Work instructions:
Each line from the beginning of the data below through the line containing "return level +" should be repeated exactly, please.

--- Start of Provided material ---

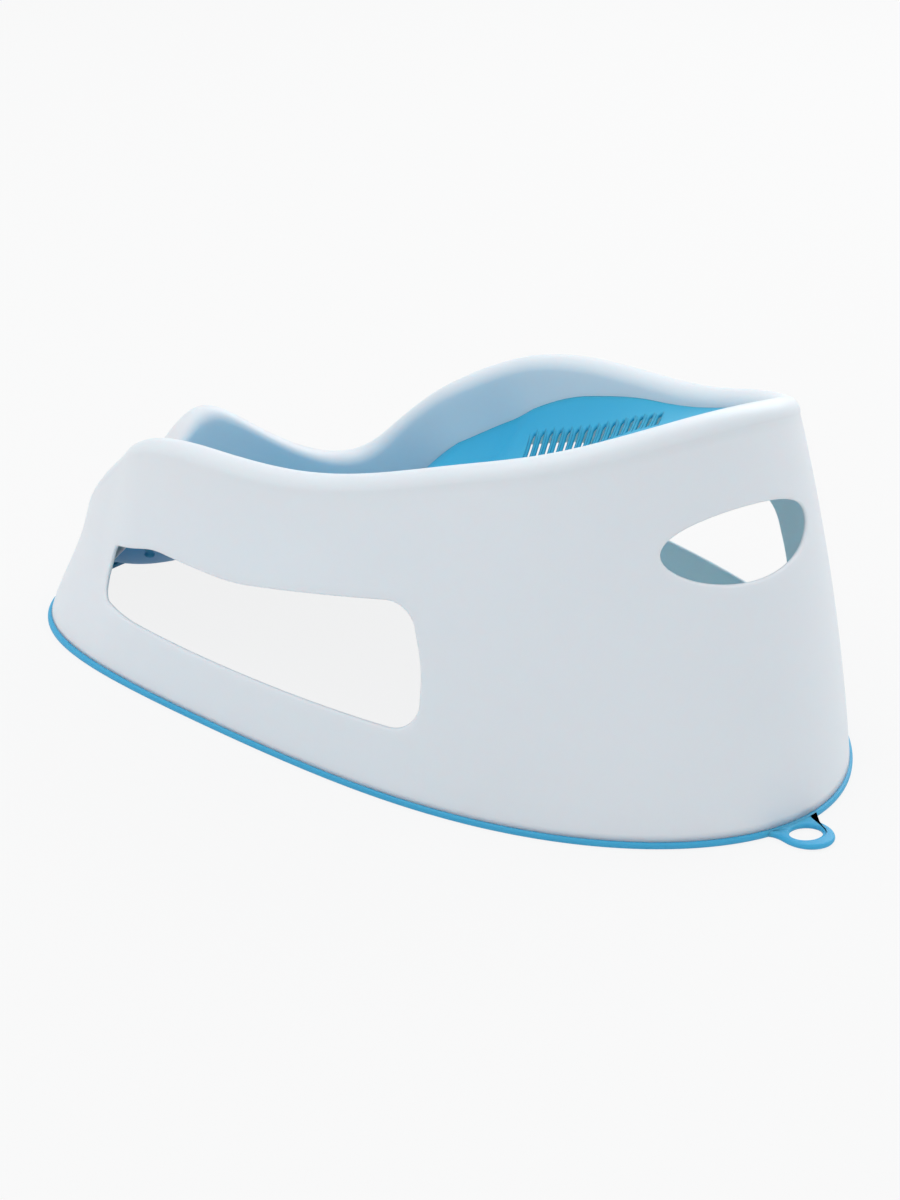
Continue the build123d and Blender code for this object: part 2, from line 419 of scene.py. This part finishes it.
edgeZ = edgePoints[::-1, 2]


def seatHeight(x, y):
    # edge height less a dish whose sides get steeper towards the foot, plus a bell-shaped pommel
    half = np.interp(y, edgeY, edgeX)
    sharp = 2 + 2 * smooth([(-60, 1.0), (60, 0.0)], y)
    q = np.clip(np.abs(x) / half, 0.0, 1.0)
    w = seat["pommelHalfWidth"]
    rise = np.exp(-(x / w) ** 2) - np.exp(-(half / w) ** 2)
    level = np.interp(y, edgeY, edgeZ) - smooth(seat["dish"], y) * (1 - q ** sharp)
    return level + smooth(seat["pommel"], y) * rise


def seatPlace(flat, depth):
    # the sheet's own upward normal gives the place below the top face
    x, y = flat[..., 0], flat[..., 1]
    z = seatHeight(x, y)
    sx = (seatHeight(x + 0.5, y) - seatHeight(x - 0.5, y))
    sy = (seatHeight(x, y + 0.5) - seatHeight(x, y - 0.5))
    n = np.stack([-sx, -sy, np.ones_like(sx)], -1)
    n /= np.linalg.norm(n, axis=-1, keepdims=True)
    top = np.stack([x, y + yShift, z], -1)
    return top - n * np.asarray(depth)[..., None]


perDrain = seat["rowsPerDrain"]
bandHalf = seat["bandHalf"]
fadeLength = seat["fadeLength"]
rowStep = seat["drainPitch"] / perDrain
zoneLow = seat["drainStart"] - 3 * rowStep
zoneHigh = zoneLow + seat["drains"] * seat["drainPitch"]
footEnd = edgeY[0]
headEnd = edgeY[-1]
swing = np.linspace(0.0, np.pi / 2, 61)[:-1]
footRows = zoneLow - (zoneLow - footEnd) * np.cos(swing)
headRows = zoneHigh + (headEnd - zoneHigh) * np.sin(np.linspace(0.0, np.pi / 2, 61)[1:])
zoneRows = zoneLow + rowStep * np.arange(seat["drains"] * perDrain + 1)
rowY = np.concatenate([footRows, zoneRows, headRows])
rowHalf = np.interp(rowY, edgeY, edgeX)
bandLow = np.minimum(seat["drainX"] - bandHalf, 0.78 * rowHalf)
bandHigh = np.minimum(seat["drainX"] + bandHalf, 0.965 * rowHalf)
centre = np.linspace(-1.0, 1.0, 41)[None] * bandLow[:, None]
bandCols = np.linspace(0.0, 1.0, 15)[1:]
band = bandLow[:, None] + (bandHigh - bandLow)[:, None] * bandCols
rimCols = np.linspace(0.0, 1.0, 13)[1:]
outer = bandHigh[:, None] + (rowHalf - bandHigh)[:, None] * rimCols
colX = np.concatenate([-outer[:, ::-1], -band[:, ::-1], centre, band, outer], 1)
fade = smooth([(zoneLow - fadeLength, 0.0), (zoneLow, 1.0)], rowY)
fade = fade * smooth([(zoneHigh, 1.0), (zoneHigh + fadeLength, 0.0)], rowY)
away = np.abs(colX) - seat["drainX"]
slope = np.tan(np.radians(seat["drainSlant"]))
hold = smooth([(-64, 0.0), (-bandHalf, 1.0)], away)
rimHold = (rowHalf[:, None] - np.abs(colX)) / np.maximum(rowHalf - bandHigh, 1e-6)[:, None]
hold = hold * np.clip(rimHold, 0.0, 1.0)
slide = -slope * np.clip(away, -bandHalf, bandHalf) * hold * fade[:, None]   # slants the rows
seatFlat = np.stack([colX, rowY[:, None] + slide], -1).transpose(1, 0, 2)
seatSkin = Skin()
seatKeep = np.ones((seatFlat.shape[0] - 1, seatFlat.shape[1] - 1), bool)
length, width = seat["drainLength"], seat["drainWidth"]
theta = np.linspace(0.0, 2 * np.pi, 241)[:-1]
stadium = np.stack([np.cos(theta), np.sin(theta)], -1) * width / 2
stadium[:, 0] += np.sign(np.cos(theta)) * (length - width) / 2
nOuter, nBand = len(rimCols), len(bandCols)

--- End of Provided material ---

The response:
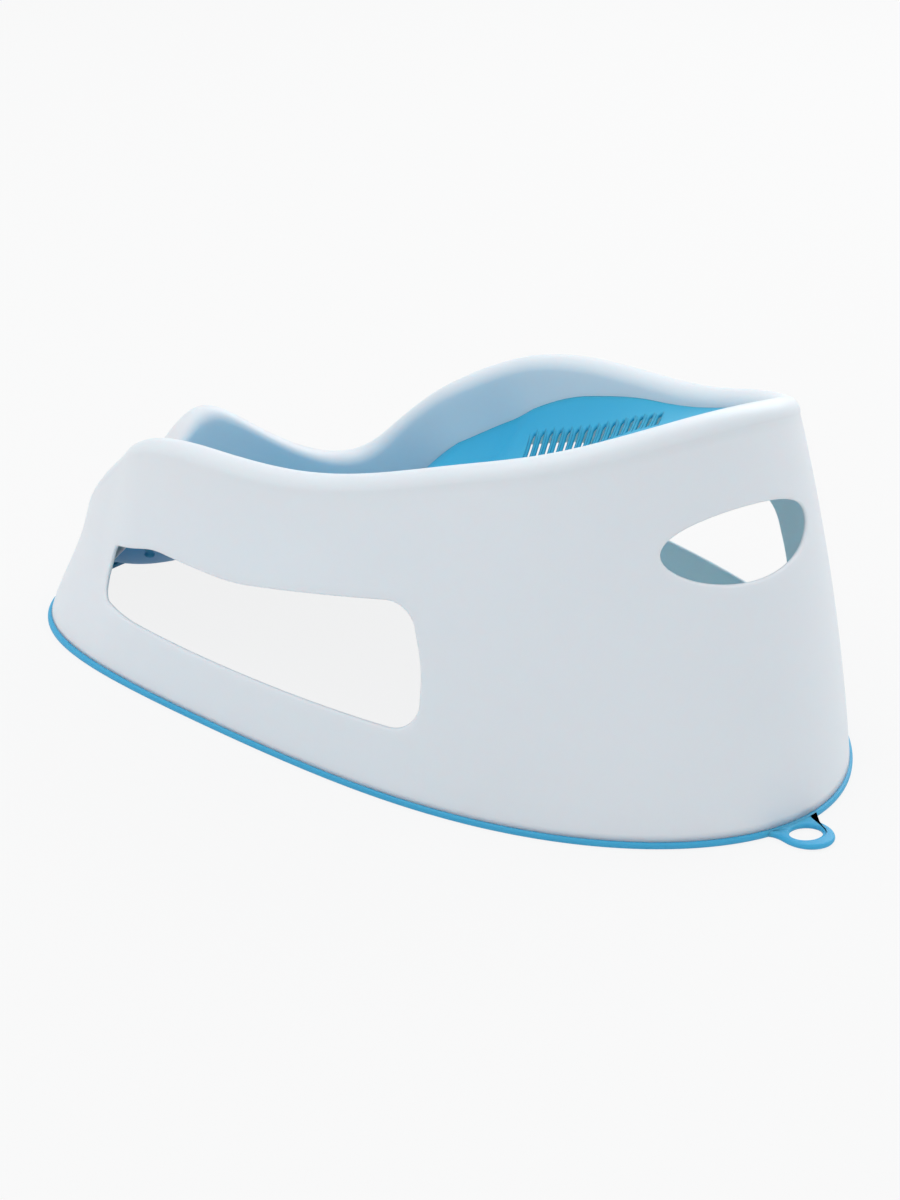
Continue the build123d and Blender code for this object: part 2, from line 419 of scene.py. This part finishes it.
edgeZ = edgePoints[::-1, 2]


def seatHeight(x, y):
    # edge height less a dish whose sides get steeper towards the foot, plus a bell-shaped pommel
    half = np.interp(y, edgeY, edgeX)
    sharp = 2 + 2 * smooth([(-60, 1.0), (60, 0.0)], y)
    q = np.clip(np.abs(x) / half, 0.0, 1.0)
    w = seat["pommelHalfWidth"]
    rise = np.exp(-(x / w) ** 2) - np.exp(-(half / w) ** 2)
    level = np.interp(y, edgeY, edgeZ) - smooth(seat["dish"], y) * (1 - q ** sharp)
    return level + smooth(seat["pommel"], y) * rise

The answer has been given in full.